# WHAT TO PRODUCE
Return only the lines from the top of the material through the line marked by "return edge.calc_face_angle(0.0) >", unaltered.

[start SUPPLIED INFORMATION]

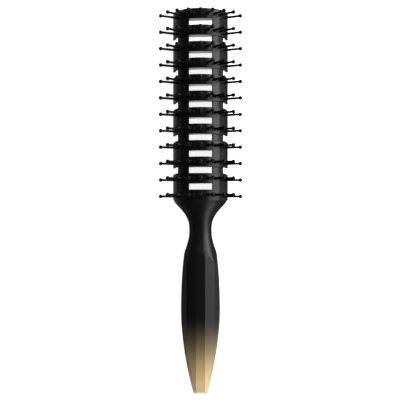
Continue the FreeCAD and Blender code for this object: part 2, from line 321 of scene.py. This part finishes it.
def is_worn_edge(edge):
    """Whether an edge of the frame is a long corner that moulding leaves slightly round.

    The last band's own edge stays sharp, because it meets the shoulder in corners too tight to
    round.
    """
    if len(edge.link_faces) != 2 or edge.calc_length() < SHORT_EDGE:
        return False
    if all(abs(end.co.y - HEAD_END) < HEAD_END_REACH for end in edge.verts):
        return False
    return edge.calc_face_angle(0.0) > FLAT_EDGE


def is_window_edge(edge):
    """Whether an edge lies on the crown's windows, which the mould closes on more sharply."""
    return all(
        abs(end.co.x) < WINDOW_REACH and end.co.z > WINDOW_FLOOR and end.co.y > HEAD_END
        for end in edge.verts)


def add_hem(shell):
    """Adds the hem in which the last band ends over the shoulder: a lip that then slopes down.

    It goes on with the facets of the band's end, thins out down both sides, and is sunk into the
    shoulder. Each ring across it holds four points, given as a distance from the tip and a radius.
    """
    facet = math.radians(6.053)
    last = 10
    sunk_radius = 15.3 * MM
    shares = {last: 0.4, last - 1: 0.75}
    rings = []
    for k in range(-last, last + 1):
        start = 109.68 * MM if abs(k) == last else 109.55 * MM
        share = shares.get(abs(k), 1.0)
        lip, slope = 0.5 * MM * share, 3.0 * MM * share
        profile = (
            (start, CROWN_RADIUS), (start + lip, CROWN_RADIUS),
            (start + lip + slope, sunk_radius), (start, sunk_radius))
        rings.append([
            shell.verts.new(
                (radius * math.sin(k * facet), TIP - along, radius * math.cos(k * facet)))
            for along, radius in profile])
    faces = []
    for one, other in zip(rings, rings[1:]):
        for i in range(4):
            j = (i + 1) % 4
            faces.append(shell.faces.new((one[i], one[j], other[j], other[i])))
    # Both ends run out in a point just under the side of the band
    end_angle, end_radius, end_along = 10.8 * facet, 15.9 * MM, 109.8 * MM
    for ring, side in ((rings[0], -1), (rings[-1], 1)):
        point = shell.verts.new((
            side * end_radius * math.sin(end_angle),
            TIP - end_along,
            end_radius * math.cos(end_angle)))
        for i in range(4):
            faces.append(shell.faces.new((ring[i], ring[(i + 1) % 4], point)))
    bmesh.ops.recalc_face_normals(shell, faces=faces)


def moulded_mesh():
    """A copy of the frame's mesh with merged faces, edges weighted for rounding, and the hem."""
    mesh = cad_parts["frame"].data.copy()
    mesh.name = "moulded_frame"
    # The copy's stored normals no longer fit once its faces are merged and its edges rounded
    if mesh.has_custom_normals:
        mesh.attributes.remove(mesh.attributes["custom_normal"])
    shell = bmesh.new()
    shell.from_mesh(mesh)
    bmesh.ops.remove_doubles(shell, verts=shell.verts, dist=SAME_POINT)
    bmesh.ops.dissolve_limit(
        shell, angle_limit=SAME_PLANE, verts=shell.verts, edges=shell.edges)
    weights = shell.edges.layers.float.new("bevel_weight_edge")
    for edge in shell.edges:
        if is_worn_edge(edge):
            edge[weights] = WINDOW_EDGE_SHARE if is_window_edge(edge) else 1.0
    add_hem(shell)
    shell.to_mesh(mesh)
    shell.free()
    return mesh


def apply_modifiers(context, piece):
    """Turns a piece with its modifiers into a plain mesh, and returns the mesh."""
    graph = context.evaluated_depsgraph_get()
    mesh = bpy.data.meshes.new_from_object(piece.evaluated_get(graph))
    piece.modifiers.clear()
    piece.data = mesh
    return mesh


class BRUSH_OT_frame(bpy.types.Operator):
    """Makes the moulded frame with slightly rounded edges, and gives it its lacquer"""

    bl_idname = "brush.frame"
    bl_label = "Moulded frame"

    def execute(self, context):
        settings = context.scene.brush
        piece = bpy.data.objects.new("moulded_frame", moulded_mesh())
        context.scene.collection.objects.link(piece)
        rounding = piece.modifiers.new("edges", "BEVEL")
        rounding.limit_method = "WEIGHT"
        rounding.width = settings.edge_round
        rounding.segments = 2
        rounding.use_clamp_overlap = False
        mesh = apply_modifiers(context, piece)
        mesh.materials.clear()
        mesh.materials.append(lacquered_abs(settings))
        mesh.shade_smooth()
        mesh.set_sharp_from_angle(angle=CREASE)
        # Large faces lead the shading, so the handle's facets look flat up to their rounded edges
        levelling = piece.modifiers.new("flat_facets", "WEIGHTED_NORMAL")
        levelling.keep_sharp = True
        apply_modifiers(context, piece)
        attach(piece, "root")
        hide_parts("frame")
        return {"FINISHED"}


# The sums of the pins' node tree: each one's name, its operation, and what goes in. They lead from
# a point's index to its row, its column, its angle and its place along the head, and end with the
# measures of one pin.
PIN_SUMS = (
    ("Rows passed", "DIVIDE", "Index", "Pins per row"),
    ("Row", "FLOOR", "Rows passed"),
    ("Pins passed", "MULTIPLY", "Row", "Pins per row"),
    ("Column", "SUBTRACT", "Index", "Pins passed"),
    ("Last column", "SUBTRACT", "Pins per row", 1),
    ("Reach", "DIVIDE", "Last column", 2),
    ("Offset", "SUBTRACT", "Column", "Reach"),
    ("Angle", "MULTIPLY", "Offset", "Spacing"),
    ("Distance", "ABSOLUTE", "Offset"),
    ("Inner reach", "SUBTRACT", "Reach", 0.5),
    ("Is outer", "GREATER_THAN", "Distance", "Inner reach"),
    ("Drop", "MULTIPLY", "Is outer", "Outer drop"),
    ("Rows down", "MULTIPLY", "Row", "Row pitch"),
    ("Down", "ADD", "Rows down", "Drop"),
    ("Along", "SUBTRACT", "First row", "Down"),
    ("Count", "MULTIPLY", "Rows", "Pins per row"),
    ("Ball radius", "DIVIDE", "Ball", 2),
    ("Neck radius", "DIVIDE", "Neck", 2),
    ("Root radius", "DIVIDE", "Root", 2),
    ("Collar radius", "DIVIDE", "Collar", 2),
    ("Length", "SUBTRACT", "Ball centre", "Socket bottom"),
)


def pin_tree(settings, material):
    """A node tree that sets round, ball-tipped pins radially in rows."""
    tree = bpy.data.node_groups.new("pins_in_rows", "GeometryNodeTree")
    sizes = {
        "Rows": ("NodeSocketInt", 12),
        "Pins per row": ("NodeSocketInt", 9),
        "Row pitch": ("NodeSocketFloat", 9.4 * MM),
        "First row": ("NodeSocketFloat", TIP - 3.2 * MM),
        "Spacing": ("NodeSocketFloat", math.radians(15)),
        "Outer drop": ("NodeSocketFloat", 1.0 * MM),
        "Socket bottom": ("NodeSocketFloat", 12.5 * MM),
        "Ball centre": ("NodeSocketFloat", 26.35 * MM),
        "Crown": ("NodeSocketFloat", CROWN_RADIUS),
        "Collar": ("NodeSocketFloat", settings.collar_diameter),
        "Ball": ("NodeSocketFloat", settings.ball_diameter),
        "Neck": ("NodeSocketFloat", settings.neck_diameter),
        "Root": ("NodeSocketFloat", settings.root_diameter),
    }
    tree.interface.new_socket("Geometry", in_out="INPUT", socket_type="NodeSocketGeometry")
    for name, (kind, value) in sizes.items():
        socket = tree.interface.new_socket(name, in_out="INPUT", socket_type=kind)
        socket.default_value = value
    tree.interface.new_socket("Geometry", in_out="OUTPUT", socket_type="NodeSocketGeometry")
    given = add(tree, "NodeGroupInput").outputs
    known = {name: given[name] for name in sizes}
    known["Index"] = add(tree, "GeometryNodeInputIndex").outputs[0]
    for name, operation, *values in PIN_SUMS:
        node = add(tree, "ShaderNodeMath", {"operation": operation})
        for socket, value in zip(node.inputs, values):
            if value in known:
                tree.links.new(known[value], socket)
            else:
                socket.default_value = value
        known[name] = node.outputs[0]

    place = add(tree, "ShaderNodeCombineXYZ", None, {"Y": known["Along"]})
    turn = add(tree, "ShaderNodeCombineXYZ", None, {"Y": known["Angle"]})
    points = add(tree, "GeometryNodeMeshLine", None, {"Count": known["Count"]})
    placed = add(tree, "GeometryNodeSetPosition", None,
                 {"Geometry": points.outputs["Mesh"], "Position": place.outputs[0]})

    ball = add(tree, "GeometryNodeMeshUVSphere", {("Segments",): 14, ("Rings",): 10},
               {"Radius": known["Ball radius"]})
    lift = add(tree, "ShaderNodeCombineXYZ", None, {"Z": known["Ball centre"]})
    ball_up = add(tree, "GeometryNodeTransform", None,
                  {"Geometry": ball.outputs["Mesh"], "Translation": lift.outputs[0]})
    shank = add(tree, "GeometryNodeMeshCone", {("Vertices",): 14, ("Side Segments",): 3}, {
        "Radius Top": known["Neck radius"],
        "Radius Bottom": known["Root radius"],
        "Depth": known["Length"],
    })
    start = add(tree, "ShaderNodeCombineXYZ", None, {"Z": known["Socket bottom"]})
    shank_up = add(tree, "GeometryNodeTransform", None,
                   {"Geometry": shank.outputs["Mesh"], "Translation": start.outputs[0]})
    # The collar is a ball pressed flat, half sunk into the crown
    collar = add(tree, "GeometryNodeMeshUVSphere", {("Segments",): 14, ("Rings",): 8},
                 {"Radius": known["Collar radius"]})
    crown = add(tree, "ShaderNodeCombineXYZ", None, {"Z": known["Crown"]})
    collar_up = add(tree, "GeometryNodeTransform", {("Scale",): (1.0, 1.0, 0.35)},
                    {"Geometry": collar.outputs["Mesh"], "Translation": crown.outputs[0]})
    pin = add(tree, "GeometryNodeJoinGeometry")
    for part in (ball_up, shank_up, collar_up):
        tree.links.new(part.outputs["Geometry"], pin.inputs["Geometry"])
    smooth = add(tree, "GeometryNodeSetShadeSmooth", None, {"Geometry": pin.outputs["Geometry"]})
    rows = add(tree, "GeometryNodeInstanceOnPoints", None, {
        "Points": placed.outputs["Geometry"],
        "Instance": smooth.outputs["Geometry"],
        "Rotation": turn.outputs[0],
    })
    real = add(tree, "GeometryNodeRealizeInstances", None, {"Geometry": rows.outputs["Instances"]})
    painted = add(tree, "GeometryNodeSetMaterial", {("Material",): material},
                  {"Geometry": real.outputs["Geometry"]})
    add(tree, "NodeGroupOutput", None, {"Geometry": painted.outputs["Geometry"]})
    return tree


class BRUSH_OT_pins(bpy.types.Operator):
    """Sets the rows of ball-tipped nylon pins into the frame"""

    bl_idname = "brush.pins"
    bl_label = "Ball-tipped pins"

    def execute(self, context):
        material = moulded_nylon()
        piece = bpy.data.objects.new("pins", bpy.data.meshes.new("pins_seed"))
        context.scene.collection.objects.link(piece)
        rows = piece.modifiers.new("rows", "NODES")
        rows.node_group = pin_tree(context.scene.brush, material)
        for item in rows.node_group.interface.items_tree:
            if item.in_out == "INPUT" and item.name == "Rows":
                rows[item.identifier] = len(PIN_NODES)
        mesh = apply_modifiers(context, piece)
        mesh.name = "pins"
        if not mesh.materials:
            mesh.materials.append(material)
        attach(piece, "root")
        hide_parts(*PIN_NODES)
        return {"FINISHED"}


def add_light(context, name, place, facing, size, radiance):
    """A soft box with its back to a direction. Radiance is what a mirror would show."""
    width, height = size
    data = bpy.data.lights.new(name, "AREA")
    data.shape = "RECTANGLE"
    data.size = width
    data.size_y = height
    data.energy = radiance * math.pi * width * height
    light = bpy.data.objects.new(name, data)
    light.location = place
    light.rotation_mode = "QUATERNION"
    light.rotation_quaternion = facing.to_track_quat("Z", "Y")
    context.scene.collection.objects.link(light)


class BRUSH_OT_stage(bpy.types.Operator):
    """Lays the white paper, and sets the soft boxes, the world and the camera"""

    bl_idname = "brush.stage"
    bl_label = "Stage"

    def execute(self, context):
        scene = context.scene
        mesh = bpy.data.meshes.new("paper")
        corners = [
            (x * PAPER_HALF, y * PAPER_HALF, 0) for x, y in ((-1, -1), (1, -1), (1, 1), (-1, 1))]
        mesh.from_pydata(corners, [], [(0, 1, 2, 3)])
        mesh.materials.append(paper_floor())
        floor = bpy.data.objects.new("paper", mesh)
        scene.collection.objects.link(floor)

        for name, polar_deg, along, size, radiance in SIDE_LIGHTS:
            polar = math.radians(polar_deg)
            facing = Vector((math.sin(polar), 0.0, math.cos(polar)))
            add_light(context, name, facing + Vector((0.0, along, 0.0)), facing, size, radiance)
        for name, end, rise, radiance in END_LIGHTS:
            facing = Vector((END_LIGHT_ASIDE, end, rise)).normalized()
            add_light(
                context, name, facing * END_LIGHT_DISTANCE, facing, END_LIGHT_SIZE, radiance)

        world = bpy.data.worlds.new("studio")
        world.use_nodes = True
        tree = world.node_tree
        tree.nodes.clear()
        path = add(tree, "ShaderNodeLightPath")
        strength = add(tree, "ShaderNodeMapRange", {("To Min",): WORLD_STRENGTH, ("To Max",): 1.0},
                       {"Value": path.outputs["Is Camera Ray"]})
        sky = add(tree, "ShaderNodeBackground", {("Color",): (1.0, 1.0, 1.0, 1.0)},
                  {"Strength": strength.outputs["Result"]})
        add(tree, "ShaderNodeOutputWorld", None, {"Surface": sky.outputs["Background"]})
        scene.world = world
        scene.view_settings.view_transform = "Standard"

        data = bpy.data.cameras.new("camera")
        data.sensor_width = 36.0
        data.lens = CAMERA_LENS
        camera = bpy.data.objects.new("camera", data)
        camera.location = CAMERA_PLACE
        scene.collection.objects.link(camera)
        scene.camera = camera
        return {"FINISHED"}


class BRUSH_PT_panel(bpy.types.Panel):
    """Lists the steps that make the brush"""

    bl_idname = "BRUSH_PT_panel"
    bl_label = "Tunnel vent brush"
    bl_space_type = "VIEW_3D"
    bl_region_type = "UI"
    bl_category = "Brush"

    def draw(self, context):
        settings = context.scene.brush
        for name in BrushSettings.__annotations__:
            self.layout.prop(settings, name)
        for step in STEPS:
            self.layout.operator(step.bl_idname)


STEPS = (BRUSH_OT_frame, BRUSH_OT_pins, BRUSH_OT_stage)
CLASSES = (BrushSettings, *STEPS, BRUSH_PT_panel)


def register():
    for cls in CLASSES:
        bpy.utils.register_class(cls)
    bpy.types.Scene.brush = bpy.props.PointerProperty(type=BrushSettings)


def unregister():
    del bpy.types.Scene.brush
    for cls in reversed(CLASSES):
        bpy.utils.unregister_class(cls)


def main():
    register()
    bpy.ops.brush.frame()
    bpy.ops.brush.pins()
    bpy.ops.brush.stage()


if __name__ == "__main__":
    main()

[end SUPPLIED INFORMATION]

# OUTPUT FOR THIS EXERCISE
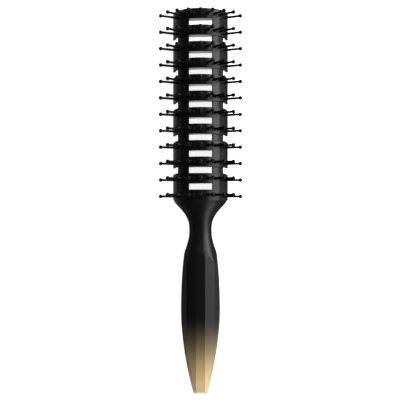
Continue the FreeCAD and Blender code for this object: part 2, from line 321 of scene.py. This part finishes it.
def is_worn_edge(edge):
    """Whether an edge of the frame is a long corner that moulding leaves slightly round.

    The last band's own edge stays sharp, because it meets the shoulder in corners too tight to
    round.
    """
    if len(edge.link_faces) != 2 or edge.calc_length() < SHORT_EDGE:
        return False
    if all(abs(end.co.y - HEAD_END) < HEAD_END_REACH for end in edge.verts):
        return False
    return edge.calc_face_angle(0.0) > FLAT_EDGE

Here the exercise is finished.